Exercise prompt: Output all of the entries exactly as written.

Material supplied:
++++++++

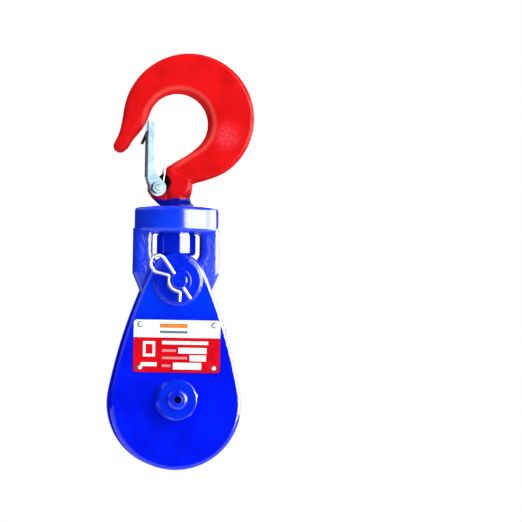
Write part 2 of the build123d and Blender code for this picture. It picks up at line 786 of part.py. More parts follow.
def make_hairpin():
    """Spring clip of round wire: straight leg through the bolt, curved leg round its outside."""
    hug = load_bolt_radius + hairpin_wire_radius + face_gap
    lean = radians(hairpin_wave_angle)
    peak = hug / cos(lean)
    pinch = hairpin_pinch_reach
    pinch_height = peak - pinch * tan(lean)
    loop = hairpin_loop_radius
    far = -hairpin_length
    loop_top = 2 * loop + hairpin_loop_straight
    path = FilletPolyline(
        (hairpin_leg_past_bolt, 0),
        (far, 0),
        (far, loop_top),
        (far + hairpin_loop_reach, loop_top),
        (-pinch, pinch_height),
        (0, peak),
        (pinch, pinch_height),
        (pinch + hairpin_flare, pinch_height + hairpin_flare_rise),
        radius=[loop, loop, hairpin_neck_bend, hairpin_bend, hug, hairpin_bend],
    )
    path = hairpin_plane() * path
    return sweep(Plane(path @ 0, z_dir=path % 0) * Circle(hairpin_wire_radius), path)


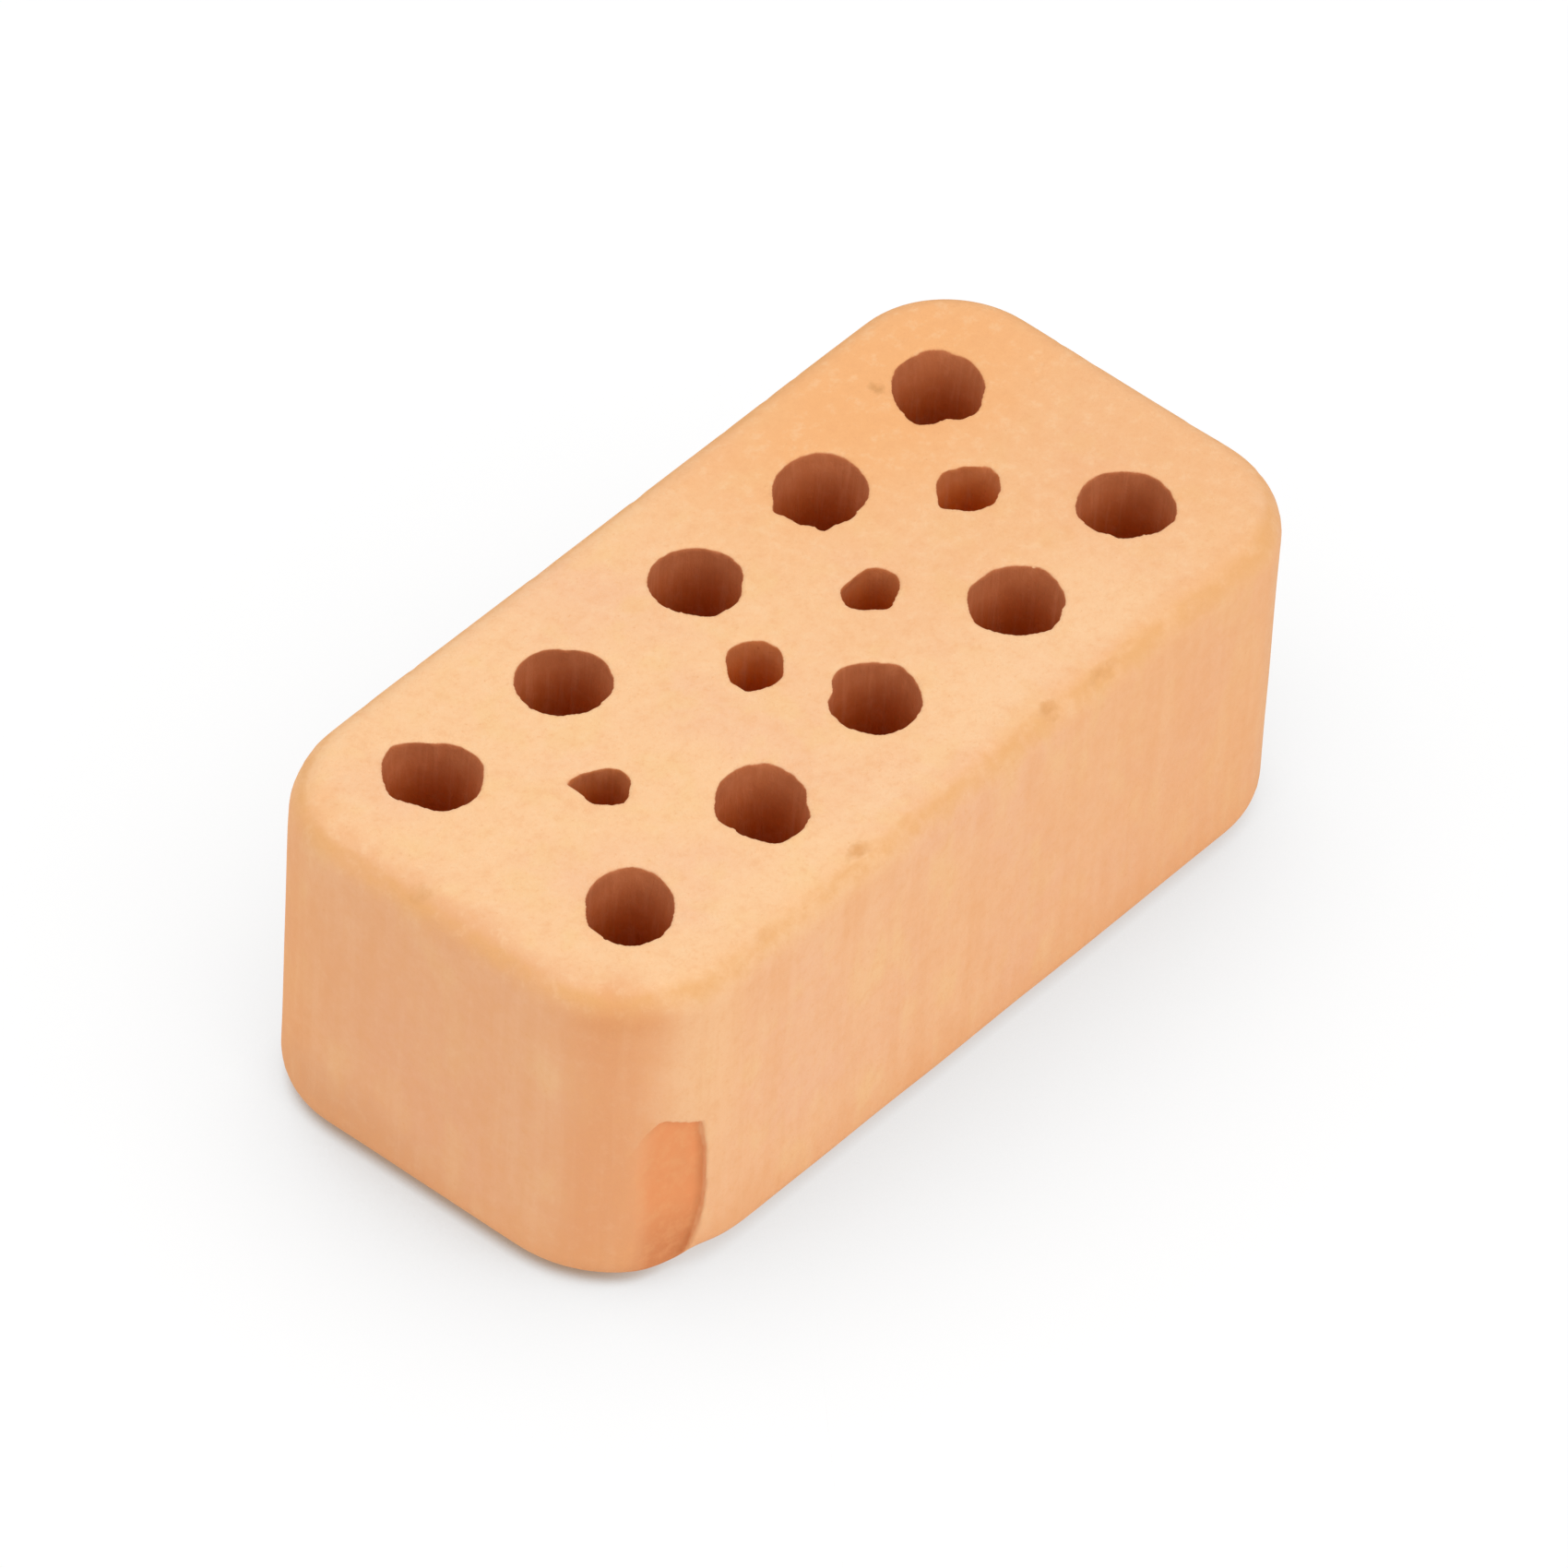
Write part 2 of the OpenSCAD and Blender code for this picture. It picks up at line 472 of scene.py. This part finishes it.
# Shader maths: a Signal is one output socket, and sums on it add Math nodes
class Signal:
    def __init__(self, board, socket):
        self.board = board
        self.socket = socket

    def maths(self, operation, left, right):
        return self.board.node("ShaderNodeMath", {"operation": operation}, {0: left, 1: right})

    def __add__(self, other):
        return self.maths("ADD", self, other)

    def __radd__(self, other):
        return self.maths("ADD", other, self)

    def __sub__(self, other):
        return self.maths("SUBTRACT", self, other)

    def __rsub__(self, other):
        return self.maths("SUBTRACT", other, self)

    def __mul__(self, other):
        return self.maths("MULTIPLY", self, other)

    def __rmul__(self, other):
        return self.maths("MULTIPLY", other, self)

    def __abs__(self):
        return self.board.node("ShaderNodeMath", {"operation": "ABSOLUTE"}, {0: self})


class Board:
    def __init__(self, owner):
        self.owner = owner
        owner.use_nodes = True
        self.tree = owner.node_tree
        self.tree.nodes.clear()

    def node(self, kind, settings=None, sockets=None, out=0):
        made = self.tree.nodes.new(kind)
        for key, value in (settings or {}).items():
            setattr(made, key, value)
        for key, value in (sockets or {}).items():
            if isinstance(value, Signal):
                self.tree.links.new(value.socket, made.inputs[key])
            else:
                made.inputs[key].default_value = value
        return Signal(self, made.outputs[out]) if made.outputs else None

    def noise(self, place, scale, detail=2, roughness=0.5, out=0):
        return self.node("ShaderNodeTexNoise", {"noise_dimensions": "3D"},
                         {"Vector": place, "Scale": scale, "Detail": detail, "Roughness": roughness}, out)

    def ramp(self, value, start, end, low=0.0, high=1.0):
        return self.node("ShaderNodeMapRange", {"interpolation_type": "SMOOTHSTEP"},
                         {"Value": value, "From Min": start, "From Max": end, "To Min": low, "To Max": high})

    def mix(self, factor, first, second, way="MIX"):
        return self.node("ShaderNodeMix", {"data_type": "RGBA", "blend_type": way},
                         {0: factor, 6: first, 7: second}, 2)

    def stretched(self, place, scale):
        return self.node("ShaderNodeMapping", {"vector_type": "POINT"}, {"Vector": place, "Scale": scale})

    def vector(self, operation, first, second, out=0):
        return self.node("ShaderNodeVectorMath", {"operation": operation}, {0: first, 1: second}, out)

    def larger(self, first, second):
        return self.node("ShaderNodeMath", {"operation": "MAXIMUM"}, {0: first, 1: second})

    def smaller(self, first, second):
        return self.node("ShaderNodeMath", {"operation": "MINIMUM"}, {0: first, 1: second})

    def axes(self, place):
        split = self.node("ShaderNodeSeparateXYZ", None, {0: place})
        return [Signal(self, socket) for socket in split.socket.node.outputs]

    def glow(self, colour, strength):
        return self.node("ShaderNodeEmission", None, {"Color": colour, "Strength": strength})

    def blend(self, factor, first, second):
        return self.node("ShaderNodeMixShader", None, {0: factor, 1: first, 2: second})

    def looked(self):
        # 1 where the camera looks, also in a mirror or through glass
        rays = [self.node("ShaderNodeLightPath", None, None, kind)
                for kind in ("Is Camera Ray", "Is Glossy Ray", "Is Transmission Ray")]
        return self.larger(rays[0], self.larger(rays[1], rays[2]))

    def away(self, place, middle, reach):
        # how far a place is from a spot, in the spot's own reaches
        offset = self.vector("DIVIDE", self.vector("SUBTRACT", place, middle), reach)
        return self.node("ShaderNodeVectorMath", {"operation": "LENGTH"}, {0: offset}, "Value")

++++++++

Exercise answer:
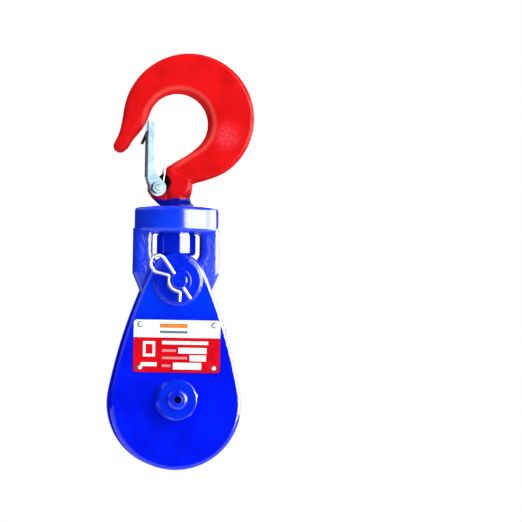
Write part 2 of the build123d and Blender code for this picture. It picks up at line 786 of part.py. More parts follow.
def make_hairpin():
    """Spring clip of round wire: straight leg through the bolt, curved leg round its outside."""
    hug = load_bolt_radius + hairpin_wire_radius + face_gap
    lean = radians(hairpin_wave_angle)
    peak = hug / cos(lean)
    pinch = hairpin_pinch_reach
    pinch_height = peak - pinch * tan(lean)
    loop = hairpin_loop_radius
    far = -hairpin_length
    loop_top = 2 * loop + hairpin_loop_straight
    path = FilletPolyline(
        (hairpin_leg_past_bolt, 0),
        (far, 0),
        (far, loop_top),
        (far + hairpin_loop_reach, loop_top),
        (-pinch, pinch_height),
        (0, peak),
        (pinch, pinch_height),
        (pinch + hairpin_flare, pinch_height + hairpin_flare_rise),
        radius=[loop, loop, hairpin_neck_bend, hairpin_bend, hug, hairpin_bend],
    )
    path = hairpin_plane() * path
    return sweep(Plane(path @ 0, z_dir=path % 0) * Circle(hairpin_wire_radius), path)


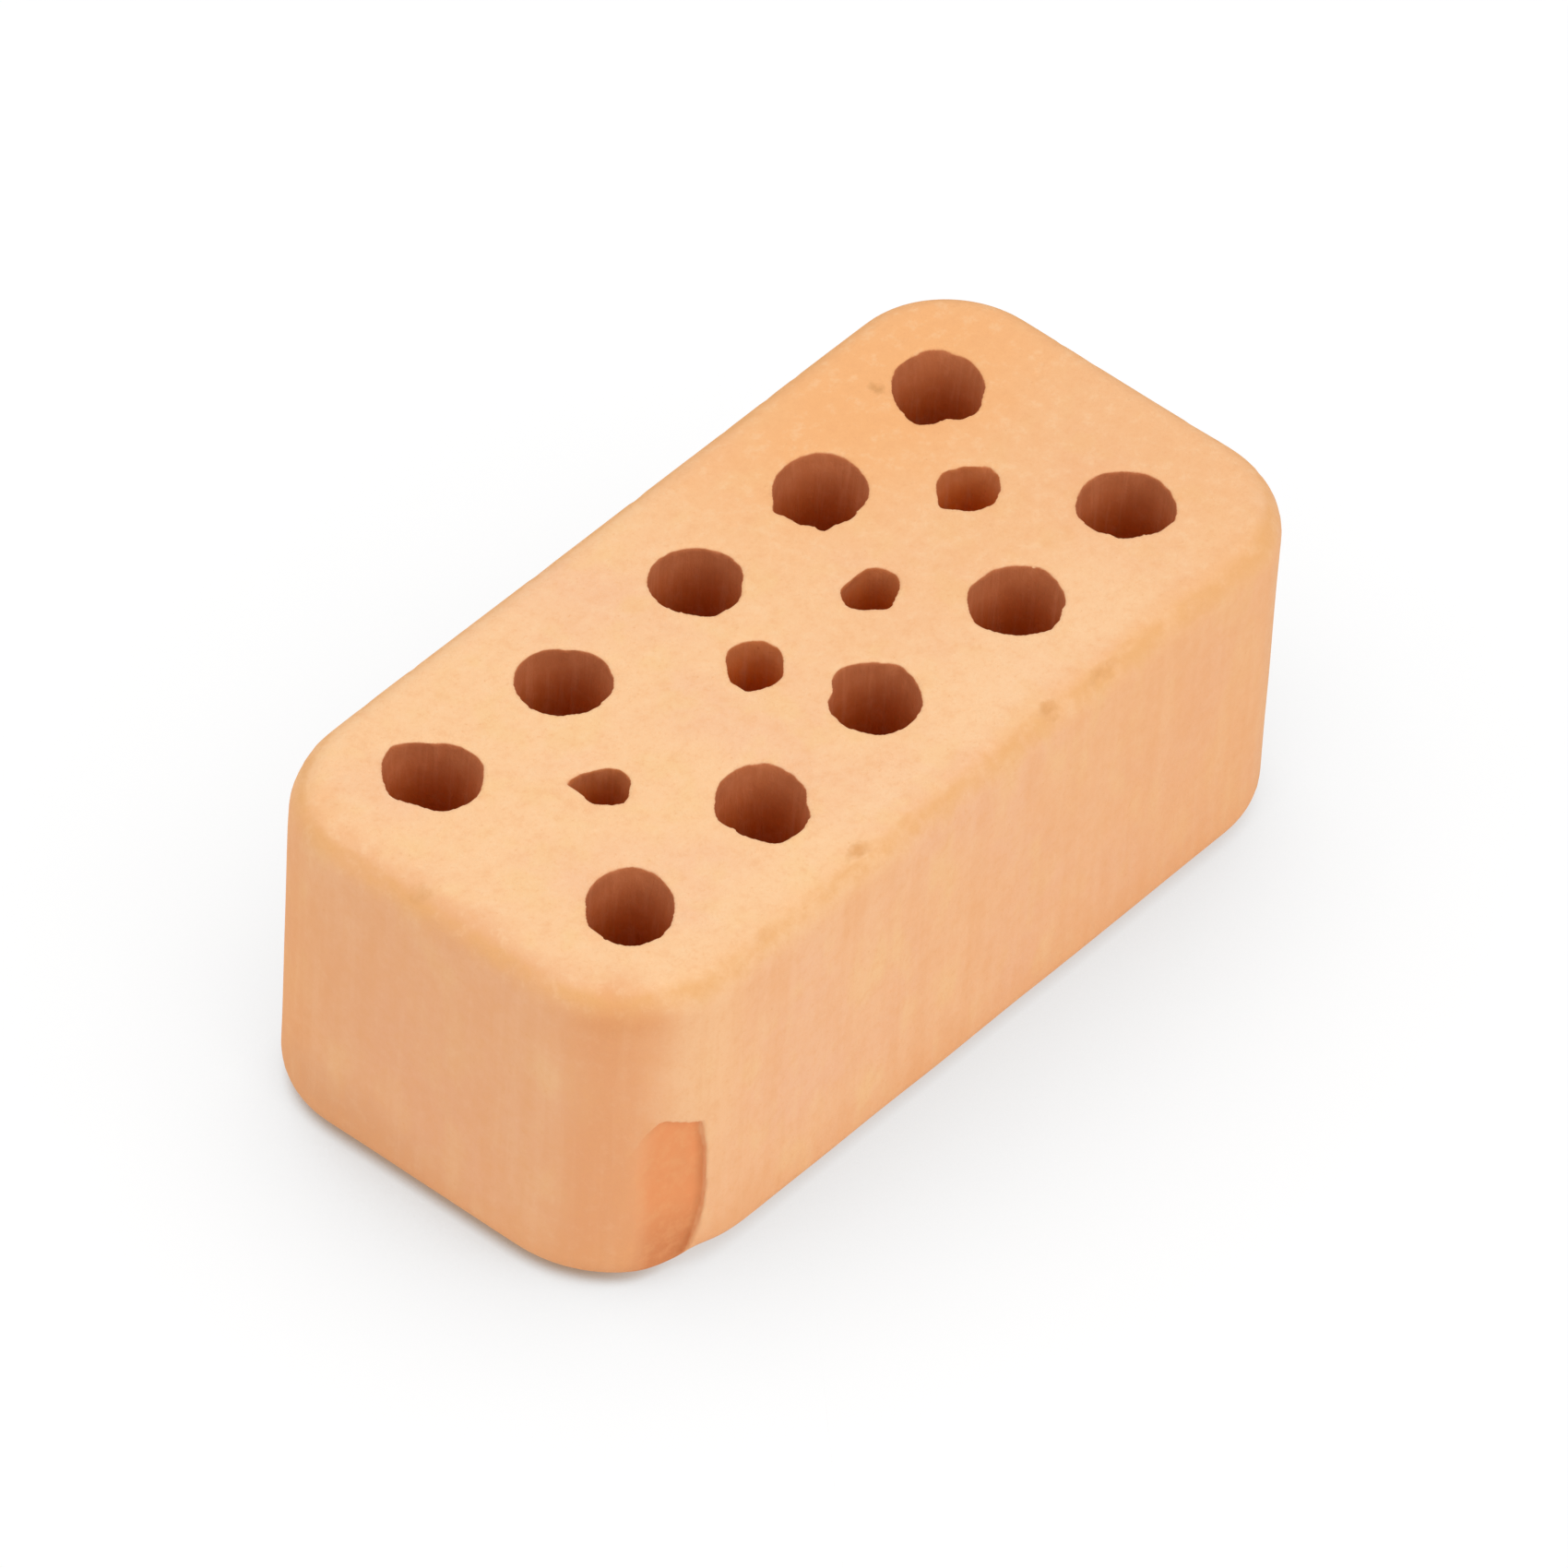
Write part 2 of the OpenSCAD and Blender code for this picture. It picks up at line 472 of scene.py. This part finishes it.
# Shader maths: a Signal is one output socket, and sums on it add Math nodes
class Signal:
    def __init__(self, board, socket):
        self.board = board
        self.socket = socket

    def maths(self, operation, left, right):
        return self.board.node("ShaderNodeMath", {"operation": operation}, {0: left, 1: right})

    def __add__(self, other):
        return self.maths("ADD", self, other)

    def __radd__(self, other):
        return self.maths("ADD", other, self)

    def __sub__(self, other):
        return self.maths("SUBTRACT", self, other)

    def __rsub__(self, other):
        return self.maths("SUBTRACT", other, self)

    def __mul__(self, other):
        return self.maths("MULTIPLY", self, other)

    def __rmul__(self, other):
        return self.maths("MULTIPLY", other, self)

    def __abs__(self):
        return self.board.node("ShaderNodeMath", {"operation": "ABSOLUTE"}, {0: self})


class Board:
    def __init__(self, owner):
        self.owner = owner
        owner.use_nodes = True
        self.tree = owner.node_tree
        self.tree.nodes.clear()

    def node(self, kind, settings=None, sockets=None, out=0):
        made = self.tree.nodes.new(kind)
        for key, value in (settings or {}).items():
            setattr(made, key, value)
        for key, value in (sockets or {}).items():
            if isinstance(value, Signal):
                self.tree.links.new(value.socket, made.inputs[key])
            else:
                made.inputs[key].default_value = value
        return Signal(self, made.outputs[out]) if made.outputs else None

    def noise(self, place, scale, detail=2, roughness=0.5, out=0):
        return self.node("ShaderNodeTexNoise", {"noise_dimensions": "3D"},
                         {"Vector": place, "Scale": scale, "Detail": detail, "Roughness": roughness}, out)

    def ramp(self, value, start, end, low=0.0, high=1.0):
        return self.node("ShaderNodeMapRange", {"interpolation_type": "SMOOTHSTEP"},
                         {"Value": value, "From Min": start, "From Max": end, "To Min": low, "To Max": high})

    def mix(self, factor, first, second, way="MIX"):
        return self.node("ShaderNodeMix", {"data_type": "RGBA", "blend_type": way},
                         {0: factor, 6: first, 7: second}, 2)

    def stretched(self, place, scale):
        return self.node("ShaderNodeMapping", {"vector_type": "POINT"}, {"Vector": place, "Scale": scale})

    def vector(self, operation, first, second, out=0):
        return self.node("ShaderNodeVectorMath", {"operation": operation}, {0: first, 1: second}, out)

    def larger(self, first, second):
        return self.node("ShaderNodeMath", {"operation": "MAXIMUM"}, {0: first, 1: second})

    def smaller(self, first, second):
        return self.node("ShaderNodeMath", {"operation": "MINIMUM"}, {0: first, 1: second})

    def axes(self, place):
        split = self.node("ShaderNodeSeparateXYZ", None, {0: place})
        return [Signal(self, socket) for socket in split.socket.node.outputs]

    def glow(self, colour, strength):
        return self.node("ShaderNodeEmission", None, {"Color": colour, "Strength": strength})

    def blend(self, factor, first, second):
        return self.node("ShaderNodeMixShader", None, {0: factor, 1: first, 2: second})

    def looked(self):
        # 1 where the camera looks, also in a mirror or through glass
        rays = [self.node("ShaderNodeLightPath", None, None, kind)
                for kind in ("Is Camera Ray", "Is Glossy Ray", "Is Transmission Ray")]
        return self.larger(rays[0], self.larger(rays[1], rays[2]))

    def away(self, place, middle, reach):
        # how far a place is from a spot, in the spot's own reaches
        offset = self.vector("DIVIDE", self.vector("SUBTRACT", place, middle), reach)
        return self.node("ShaderNodeVectorMath", {"operation": "LENGTH"}, {0: offset}, "Value")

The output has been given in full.